The Enron situation has led
some to call for further responses from Congress and regulators, even for
re-regulation of markets that were provided legal certainty by the Commodity
Futures Modernization Act. While I agree that it is prudent for a regulator to
constantly review its policies and procedures to ensure that an appropriate
level of oversight is exercised, I also believe that a situation of this
magnitude deserves careful consideration before a regulator seeks to take
action. I believe that regulators
should make sure that the true problem has been identified before remedies are
pursued.
I supported passage of the CFMA
because I sincerely believed that a one‑size‑fits‑all approach
to regulation was outdated, particularly in light of important advances in
technology within the financial services industry.

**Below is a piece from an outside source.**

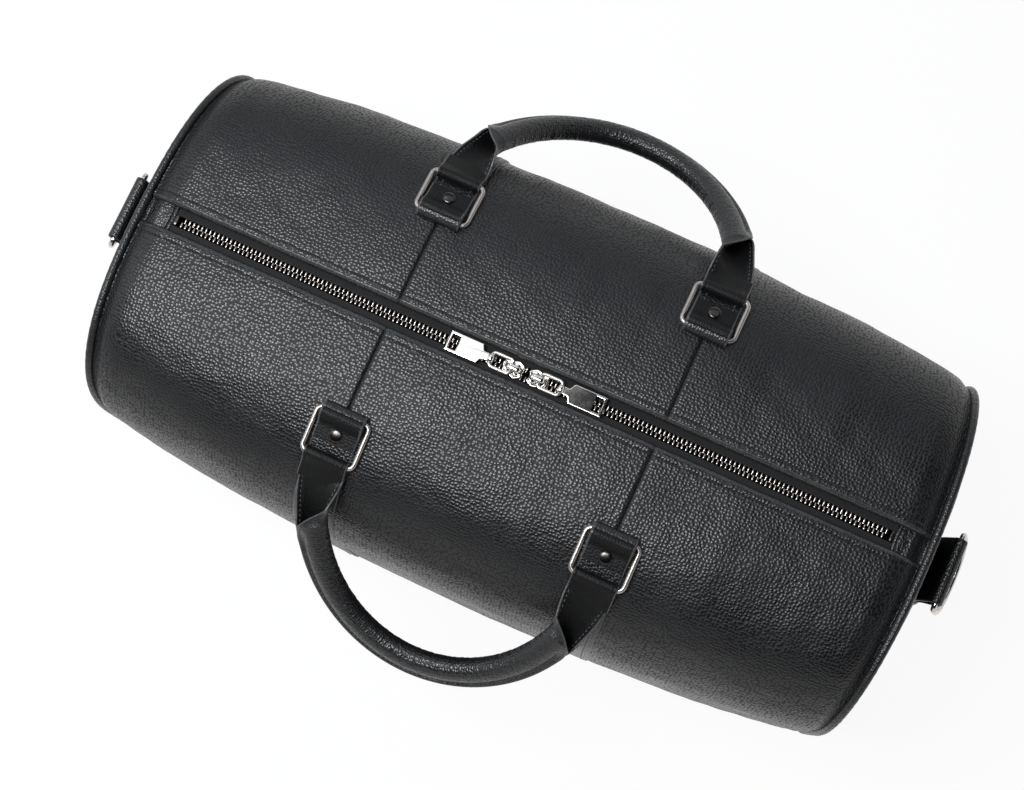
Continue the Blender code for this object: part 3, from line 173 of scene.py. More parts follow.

Rules tailored to the participant, the product, and the trading facility
seemed to me to be a more appropriate approach than the prescriptive regulations
of the past. To date, I have seen
no evidence to the contrary in my agency's initial analysis of the Enron
situation. The CFMA was enacted
after a number of hearings conducted by our House and Senate oversight
committees in the context of reauthorizing the Commission.
Many issues relating to evolving markets received a full airing and
important changes to the law were agreed upon as a result. I believe that any departure from the path of progress
represented by this important piece of legislation should be approached with
extreme caution.
We will continue to monitor the
markets within our jurisdiction and to utilize all authorities given to us by
the Congress to aggressively pursue violations of the Commodity Exchange Act.
We stand ready to work with this Subcommittee, the Congress, other
regulators, and market participants. Thank
you for the invitation to appear before your Committee.
I will be happy to answer any questions you may have.